Епископ переложил тонкий кинжал из левой руки в правую. В темноте, в ограниченном пространстве, кинжал куда удобнее и надежнее шпаги.
Позавчера ночью, впервые услышав скрип старых половиц, он своими криками заставил примчаться в галерею и слуг во главе с личным секретарем Ле Маслем, и брата Анри, и шурина Франсуа. Наполнив неуютный дом светом ламп, они буквально прочесали все помещения, все темные углы, но не обнаружили неведомого гостя.
Вчера Люсон снова поднял шум – и заспанные слуги застали его посреди галереи с канделябром на дюжину свечей в одной руке и заряженным пистолем в другой. Поиски ночного посетителя опять не принесли успеха, и тогда старший брат Анри, маркиз, который переживал отлучение от двора и смерть своей супруги не менее тягостно, чем Люсон собственную ссылку в Авиньон и смерть своих надежд, – тогда старший брат Анри мягко, но настойчиво попросил отдать ему оружие. А затем сам уложил епископа в постель и какое-то время сидел рядом, настороженно, как в детстве, вглядываясь тому в изможденное бледное лицо. В свое время маленький Арман был крайне болезненным ребенком, не раз находился на самой грани между тем и этим миром, и теперь, в ссылке, его здоровье вновь изрядно пошатнулось. Но затаенная тревога в глазах Анри говорила скорее о беспокойстве за душевное здоровье Армана, нежели о братских страданиях по поводу физической боли, которая постепенно выедала опального епископа изнутри.
Нынче ночью Люсон решил не давать нового повода для жалости, косых взглядов и пересудов. Пистоль забрали – но в его покоях было достаточно и другого оружия. Он выбрал кинжал. Епископ намеренно не разжигал огня в спальне, намеренно не держал под рукой масляную лампу или канделябр – он просто встал вплотную к двери и несколько часов вслушивался в тишину. Пока наконец в галерее не раздались шаги. Тогда он бесшумно выскользнул из комнаты и двинулся следом за полуночным посетителем.
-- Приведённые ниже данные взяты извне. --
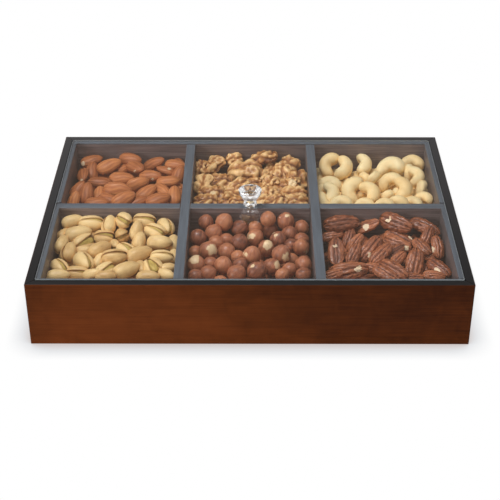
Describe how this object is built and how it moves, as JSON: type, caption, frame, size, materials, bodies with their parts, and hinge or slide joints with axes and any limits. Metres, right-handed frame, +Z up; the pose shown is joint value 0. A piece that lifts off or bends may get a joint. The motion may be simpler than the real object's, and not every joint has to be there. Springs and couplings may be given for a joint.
{
  "type": "dried fruit box",
  "caption": "Shallow wooden serving box with open compartments split by lapped dividers, and a clear flat lid with a faceted knob that lifts straight off.",
  "frame": {"origin": "centre of the box's underside", "axes": "+X along the box's length to the right, +Y from front to back, +Z up, out of the open box"},
  "size_m": [0.35, 0.25, 0.0728],
  "materials": {
    "stained_wood": "satin reddish brown stain outside, charcoal paint on the rim",
    "black_wood": "satin black-brown stain",
    "black_board": "matte black paint on flat board",
    "clear_acrylic": "clear, polished",
    "crystal": "clear, cut and polished",
    "brass": "turned",
    "steel": "bright plated"
  },
  "bodies": {
    "tray": {"front_board": "stained_wood", "back_board": "stained_wood", "left_board": "stained_wood", "right_board": "stained_wood", "base_panel": "black_board", "front_liner": "black_wood", "back_liner": "black_wood", "left_liner_front": "black_wood", "left_liner_back": "black_wood", "right_liner_front": "black_wood", "right_liner_back": "black_wood", "long_divider": "black_wood", "cross_divider_left": "black_wood", "cross_divider_right": "black_wood"},
    "lid": {"lid_panel": "clear_acrylic", "knob": "crystal", "knob_insert": "brass", "knob_screw": "steel"}
  },
  "joints": [
    {"name": "lid_lift", "type": "slide", "parent": "tray", "child": "lid", "axis": [0, 0, 1], "range_m": [0, 0.08]}
  ]
}
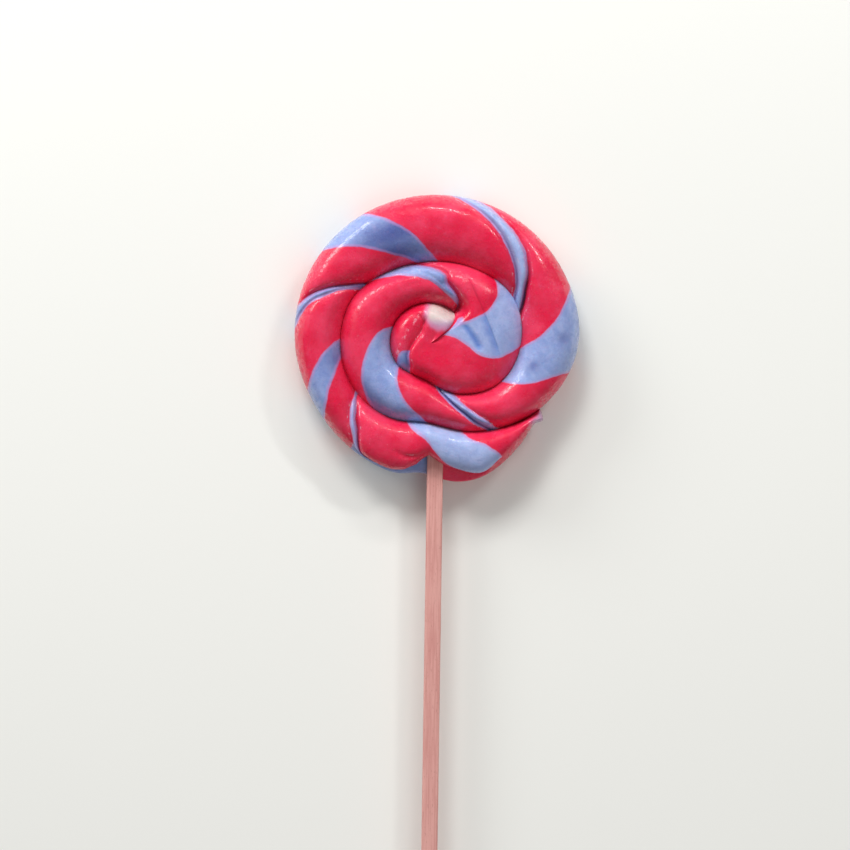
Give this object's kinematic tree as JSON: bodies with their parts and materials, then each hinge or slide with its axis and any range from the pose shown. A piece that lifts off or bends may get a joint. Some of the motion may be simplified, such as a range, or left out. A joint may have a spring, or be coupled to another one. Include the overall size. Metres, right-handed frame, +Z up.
{
  "type": "swirl lollipop",
  "caption": "Lollipop of a twisted candy rope wound into a flat spiral disc on a straight square wooden stick, lying on its back.",
  "frame": {"origin": "centre of the disc on the flat back that it lies on", "axes": "+Z up out of the shown side of the disc, +Y from the stick's free end towards the disc, +X to the right as the shown side is seen"},
  "size_m": [0.0752, 0.2014, 0.013],
  "materials": {
    "candy": "glossy boiled sugar, red with light blue stripes",
    "stick_wood": "plain sanded wood, fine grain along the stick"
  },
  "bodies": {
    "root": {"swirl_candy": "candy", "stick": "stick_wood"}
  },
  "joints": []
}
Движение воздуха возле лица и новый скрип в другой тональности подсказали молодому епископу, что некто распахнул двери, ведущие в кабинет. И в этот момент вполне объяснимый страх сменился яростью. Кто-то смеет по ночам вторгаться в его жилище, ходить по комнатам и, возможно, рыться в его бумагах! Доверенное лицо его покровительницы, королевы-матери? Или шпион де Люиня, оклеветавшего Люсона и тем самым избавившегося от влиятельного соперника? Или, может, кто-то из своих, живущих в этом же доме, повадился знакомиться с незаконченными богословскими трудами и личной перепиской? Кто же? Смиренный капуцин – секретарь Ле Масль? Маркиз? Или шурин, благородный Франсуа де Виньеро дю Пон-Курле?